**SUPPLIED MATERIAL**
* Start *
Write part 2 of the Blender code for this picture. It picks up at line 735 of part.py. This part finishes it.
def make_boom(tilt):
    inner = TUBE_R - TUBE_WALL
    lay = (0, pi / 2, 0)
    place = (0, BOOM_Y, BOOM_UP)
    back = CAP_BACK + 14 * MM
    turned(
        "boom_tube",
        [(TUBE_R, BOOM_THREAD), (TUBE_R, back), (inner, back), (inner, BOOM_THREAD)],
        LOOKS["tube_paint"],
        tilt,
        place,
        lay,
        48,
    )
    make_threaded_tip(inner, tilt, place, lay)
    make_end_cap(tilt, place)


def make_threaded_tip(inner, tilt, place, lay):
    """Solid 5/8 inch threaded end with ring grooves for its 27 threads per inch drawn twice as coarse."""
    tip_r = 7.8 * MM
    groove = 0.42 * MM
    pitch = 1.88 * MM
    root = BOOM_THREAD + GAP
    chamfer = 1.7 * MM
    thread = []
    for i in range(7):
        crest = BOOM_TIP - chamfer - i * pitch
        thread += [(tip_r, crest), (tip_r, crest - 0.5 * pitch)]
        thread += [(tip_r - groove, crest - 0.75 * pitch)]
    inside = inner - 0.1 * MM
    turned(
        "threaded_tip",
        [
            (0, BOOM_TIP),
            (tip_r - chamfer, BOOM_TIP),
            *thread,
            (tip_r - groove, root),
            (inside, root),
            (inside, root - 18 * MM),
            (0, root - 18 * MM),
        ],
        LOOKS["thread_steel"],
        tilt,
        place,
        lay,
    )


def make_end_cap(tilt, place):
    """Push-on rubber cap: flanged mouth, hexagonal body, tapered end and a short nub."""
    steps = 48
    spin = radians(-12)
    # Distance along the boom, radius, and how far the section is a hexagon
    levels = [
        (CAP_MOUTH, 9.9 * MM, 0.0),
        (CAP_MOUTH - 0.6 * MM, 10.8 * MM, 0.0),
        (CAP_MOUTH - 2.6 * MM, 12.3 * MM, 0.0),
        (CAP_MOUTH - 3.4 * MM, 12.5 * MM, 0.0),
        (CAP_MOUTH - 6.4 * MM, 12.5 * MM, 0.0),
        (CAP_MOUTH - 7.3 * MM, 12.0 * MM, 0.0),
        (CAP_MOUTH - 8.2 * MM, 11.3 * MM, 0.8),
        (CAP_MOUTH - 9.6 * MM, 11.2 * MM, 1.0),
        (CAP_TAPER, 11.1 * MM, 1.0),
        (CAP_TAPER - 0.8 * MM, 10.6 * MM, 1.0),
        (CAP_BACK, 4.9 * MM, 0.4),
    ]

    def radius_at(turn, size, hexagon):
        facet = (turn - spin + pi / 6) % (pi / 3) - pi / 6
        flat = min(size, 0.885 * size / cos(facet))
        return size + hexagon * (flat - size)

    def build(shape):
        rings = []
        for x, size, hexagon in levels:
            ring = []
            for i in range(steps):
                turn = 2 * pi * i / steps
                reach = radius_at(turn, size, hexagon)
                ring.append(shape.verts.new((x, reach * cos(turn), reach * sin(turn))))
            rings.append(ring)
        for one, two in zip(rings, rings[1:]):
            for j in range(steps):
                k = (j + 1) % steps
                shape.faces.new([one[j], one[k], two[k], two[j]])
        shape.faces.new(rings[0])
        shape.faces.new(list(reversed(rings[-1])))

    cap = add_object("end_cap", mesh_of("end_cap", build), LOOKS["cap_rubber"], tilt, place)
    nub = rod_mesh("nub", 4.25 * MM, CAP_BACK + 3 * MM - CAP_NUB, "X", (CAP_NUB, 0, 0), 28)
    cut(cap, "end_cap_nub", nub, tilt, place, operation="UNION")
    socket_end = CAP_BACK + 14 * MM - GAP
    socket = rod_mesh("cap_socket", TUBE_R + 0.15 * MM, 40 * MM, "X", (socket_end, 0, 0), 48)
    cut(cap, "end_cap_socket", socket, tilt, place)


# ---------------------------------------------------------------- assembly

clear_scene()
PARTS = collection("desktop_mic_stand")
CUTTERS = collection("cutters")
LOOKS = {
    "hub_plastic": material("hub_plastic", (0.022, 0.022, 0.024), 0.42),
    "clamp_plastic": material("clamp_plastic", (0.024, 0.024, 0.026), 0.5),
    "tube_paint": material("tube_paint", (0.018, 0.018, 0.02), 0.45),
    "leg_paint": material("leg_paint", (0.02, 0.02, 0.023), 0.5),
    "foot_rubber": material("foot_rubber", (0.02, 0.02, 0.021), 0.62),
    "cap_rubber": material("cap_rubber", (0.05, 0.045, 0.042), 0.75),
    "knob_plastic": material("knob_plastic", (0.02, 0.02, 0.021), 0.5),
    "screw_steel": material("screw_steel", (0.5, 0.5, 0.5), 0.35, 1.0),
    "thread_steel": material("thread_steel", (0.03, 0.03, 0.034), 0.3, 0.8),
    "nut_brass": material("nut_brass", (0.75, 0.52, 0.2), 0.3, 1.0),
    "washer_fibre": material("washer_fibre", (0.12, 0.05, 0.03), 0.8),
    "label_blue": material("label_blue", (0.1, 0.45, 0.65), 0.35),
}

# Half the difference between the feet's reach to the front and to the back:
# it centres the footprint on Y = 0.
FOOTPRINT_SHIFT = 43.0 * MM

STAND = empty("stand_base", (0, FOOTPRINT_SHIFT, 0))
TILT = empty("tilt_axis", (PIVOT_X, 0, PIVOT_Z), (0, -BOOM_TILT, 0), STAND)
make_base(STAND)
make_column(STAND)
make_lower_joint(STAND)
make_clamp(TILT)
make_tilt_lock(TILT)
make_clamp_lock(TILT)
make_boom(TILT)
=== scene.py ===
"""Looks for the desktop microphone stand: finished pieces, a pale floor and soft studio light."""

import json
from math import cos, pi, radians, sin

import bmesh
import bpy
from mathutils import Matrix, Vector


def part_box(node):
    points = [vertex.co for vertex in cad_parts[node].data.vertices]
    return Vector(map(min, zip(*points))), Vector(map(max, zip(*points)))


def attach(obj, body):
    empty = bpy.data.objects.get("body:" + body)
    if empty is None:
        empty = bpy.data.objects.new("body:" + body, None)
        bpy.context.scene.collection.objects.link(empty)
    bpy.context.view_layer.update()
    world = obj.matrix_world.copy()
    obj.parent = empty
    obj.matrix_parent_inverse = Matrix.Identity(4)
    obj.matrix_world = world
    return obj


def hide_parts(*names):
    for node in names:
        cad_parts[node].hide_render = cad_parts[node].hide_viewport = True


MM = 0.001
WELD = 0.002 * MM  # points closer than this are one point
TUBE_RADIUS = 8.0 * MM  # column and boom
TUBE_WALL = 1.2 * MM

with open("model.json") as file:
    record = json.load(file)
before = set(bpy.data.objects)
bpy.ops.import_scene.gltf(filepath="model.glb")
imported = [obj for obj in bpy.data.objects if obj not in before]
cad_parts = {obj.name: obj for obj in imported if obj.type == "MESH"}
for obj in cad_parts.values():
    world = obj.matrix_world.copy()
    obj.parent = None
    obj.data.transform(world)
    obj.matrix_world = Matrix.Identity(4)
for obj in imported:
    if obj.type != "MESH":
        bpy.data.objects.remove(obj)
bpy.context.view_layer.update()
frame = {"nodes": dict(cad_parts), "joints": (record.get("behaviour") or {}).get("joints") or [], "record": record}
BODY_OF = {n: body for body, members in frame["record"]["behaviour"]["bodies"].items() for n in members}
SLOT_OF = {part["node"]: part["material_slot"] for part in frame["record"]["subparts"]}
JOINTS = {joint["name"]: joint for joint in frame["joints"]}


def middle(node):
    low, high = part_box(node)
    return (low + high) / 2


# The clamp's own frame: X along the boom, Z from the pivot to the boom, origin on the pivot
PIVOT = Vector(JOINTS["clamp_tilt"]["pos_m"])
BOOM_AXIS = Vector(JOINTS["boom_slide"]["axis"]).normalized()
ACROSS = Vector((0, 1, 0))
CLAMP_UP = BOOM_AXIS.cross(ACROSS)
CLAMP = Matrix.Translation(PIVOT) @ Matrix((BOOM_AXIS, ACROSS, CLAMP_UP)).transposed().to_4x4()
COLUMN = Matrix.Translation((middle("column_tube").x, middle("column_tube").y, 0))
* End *
**WHAT NEEDS TO BE DONE**
All lines in the listing above from the line containing "before = set(bpy.data.objects)" to the line containing "return (low + high) / 2", inclusive, should be retyped exactly; no other lines should appear.

**TASK ANSWER**
before = set(bpy.data.objects)
bpy.ops.import_scene.gltf(filepath="model.glb")
imported = [obj for obj in bpy.data.objects if obj not in before]
cad_parts = {obj.name: obj for obj in imported if obj.type == "MESH"}
for obj in cad_parts.values():
    world = obj.matrix_world.copy()
    obj.parent = None
    obj.data.transform(world)
    obj.matrix_world = Matrix.Identity(4)
for obj in imported:
    if obj.type != "MESH":
        bpy.data.objects.remove(obj)
bpy.context.view_layer.update()
frame = {"nodes": dict(cad_parts), "joints": (record.get("behaviour") or {}).get("joints") or [], "record": record}
BODY_OF = {n: body for body, members in frame["record"]["behaviour"]["bodies"].items() for n in members}
SLOT_OF = {part["node"]: part["material_slot"] for part in frame["record"]["subparts"]}
JOINTS = {joint["name"]: joint for joint in frame["joints"]}


def middle(node):
    low, high = part_box(node)
    return (low + high) / 2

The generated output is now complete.